Modern college football, at least its establishment, has a funny way of making sure you believe that only a certain upper crust of teams matter. It just means more in the SEC. The Big Ten are the arbiters of tradition. Everything else is a novelty, a rat race for your fleeting attention on a Saturday as you flip through channels.

The massive crowd and electric atmosphere and sailgating didn’t spawn in because ESPN decided to point a camera at them for the first time in seven seasons. ESPN and The Athletic and FOX and whoever else might think that, I don’t know. What I do know is that three weeks before this, Husky Stadium was almost as jacked up to watch Washington play Cal. This coming Saturday, they’ll almost certainly be almost as jacked up to play Arizona State.
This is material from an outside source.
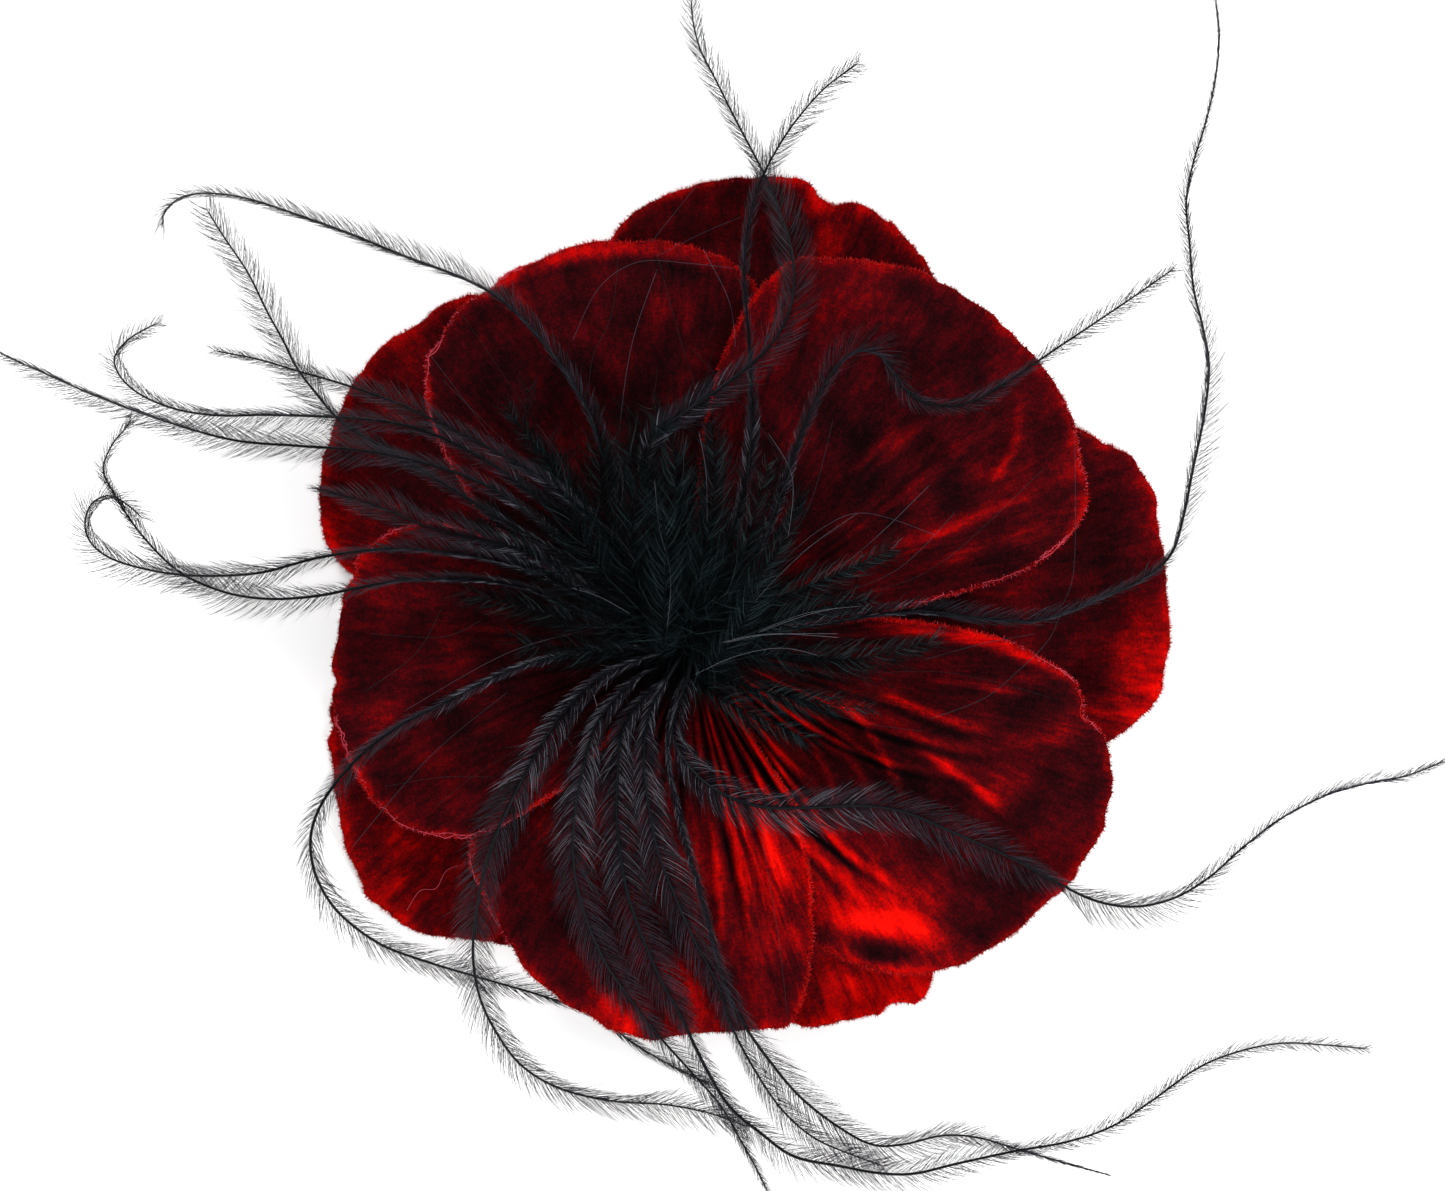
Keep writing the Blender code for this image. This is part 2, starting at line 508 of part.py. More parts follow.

The rest of the country’s eyes will wander, as they always do. Washington will move to the Big Ten to up their reputation and maybe that will finally be what the program needs to be recognized like this on a week-to-week, year-to-year basis. The departures of Penix and most of his co-stars will leave those in national studios questioning, the same way they did after Jake Browning, John Ross, Dante Pettis, and Myles Gaskin graduated to the pros. It’s impossible to know what the future holds.

Except for one thing: UW football will be this way.